• [Entries from a dataset]

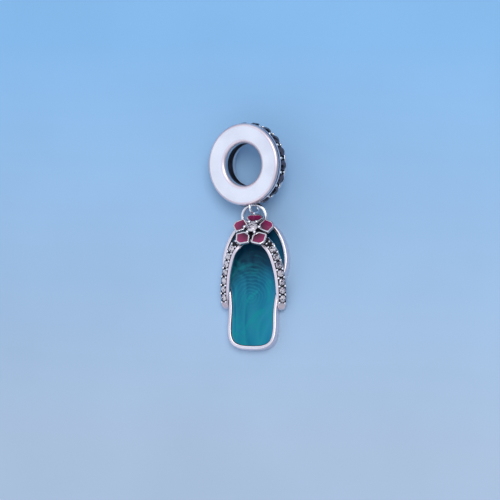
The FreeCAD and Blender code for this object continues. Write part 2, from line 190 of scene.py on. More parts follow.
class MeshWork:
    """One piece on the bench, in millimetres and in the axes that the charm was modelled in."""

    origin = Vector((0.0, 0.0, 0.0))
    merge_distance = 0.0005
    bead_detail = 3
    sharp_deg = 35.0

    def __init__(self, name: str) -> None:
        """Start an empty piece with a name."""
        self.name = name
        self.bm = bmesh.new()

    def first_face(self) -> BMFace:
        """Return the first face."""
        return next(iter(self.bm.faces))

    def plate(self, points: Sequence[Vector]) -> BMFace:
        """Lay one flat face with the given corners."""
        return self.bm.faces.new([self.bm.verts.new(point) for point in points])

    def next_loop(self, loop: Loop, points: Sequence[Vector], tone: Tone) -> Loop:
        """Extrude a loop onto new points.

        Args:
            loop: The loop to extrude.
            points: The places of the new vertices, in the loop's order.
            tone: The material index of the new faces, or what gives it for the face after each vertex.

        Returns:
            The new loop.
        """
        made = bmesh.ops.extrude_edge_only(self.bm, edges=loop.edges)["geom"]
        new = {item for item in made if isinstance(item, BMVert)}
        number = {vert: index for index, vert in enumerate(loop.verts)}
        verts = []
        for vert, point in zip(loop.verts, points):
            mate = next(edge.other_vert(vert) for edge in vert.link_edges if edge.other_vert(vert) in new)
            mate.co = point
            verts.append(mate)
        for face in {face for vert in new for face in vert.link_faces}:
            low, high = sorted(number[vert] for vert in face.verts if vert in number)
            side = low if high - low == 1 else high
            face.material_index = tone(side) if callable(tone) else tone
        return Loop(verts, [item for item in made if isinstance(item, BMEdge)])

    def loft(self, rows: Iterable[tuple[Sequence[Vector], Tone]], end_tone: int = POLISHED) -> None:
        """Draw a skin over rows of points and close both ends with a flat face.

        Args:
            rows: The points of each row, and the tone of the faces that lead up to it.
            end_tone: The material index of the last face.
        """
        rows = iter(rows)
        first = next(rows)[0]
        made = bmesh.ops.create_circle(self.bm, cap_ends=True, radius=1.0, segments=len(first))["verts"]
        for vert, point in zip(made, first):
            vert.co = point
        loop = Loop(list(made), list(made[0].link_faces[0].edges))
        for points, tone in rows:
            loop = self.next_loop(loop, points, tone)
        self.bm.faces.new(loop.verts).material_index = end_tone

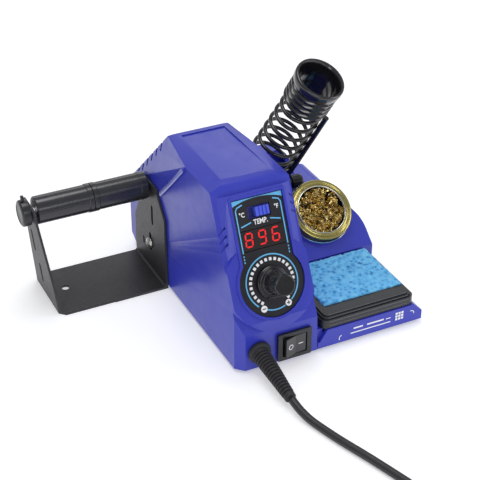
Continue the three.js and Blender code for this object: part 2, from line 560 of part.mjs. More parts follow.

• [REQUIRED WORK]
Extract the first line above and each line after it up to and including the one with "tone: The material index of the new", please, exactly and with nothing else.

• [RESPONSE FOR THIS EXERCISE]
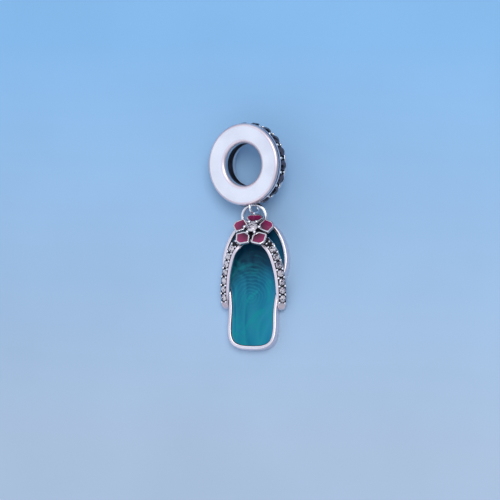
The FreeCAD and Blender code for this object continues. Write part 2, from line 190 of scene.py on. More parts follow.
class MeshWork:
    """One piece on the bench, in millimetres and in the axes that the charm was modelled in."""

    origin = Vector((0.0, 0.0, 0.0))
    merge_distance = 0.0005
    bead_detail = 3
    sharp_deg = 35.0

    def __init__(self, name: str) -> None:
        """Start an empty piece with a name."""
        self.name = name
        self.bm = bmesh.new()

    def first_face(self) -> BMFace:
        """Return the first face."""
        return next(iter(self.bm.faces))

    def plate(self, points: Sequence[Vector]) -> BMFace:
        """Lay one flat face with the given corners."""
        return self.bm.faces.new([self.bm.verts.new(point) for point in points])

    def next_loop(self, loop: Loop, points: Sequence[Vector], tone: Tone) -> Loop:
        """Extrude a loop onto new points.

        Args:
            loop: The loop to extrude.
            points: The places of the new vertices, in the loop's order.
            tone: The material index of the new faces, or what gives it for the face after each vertex.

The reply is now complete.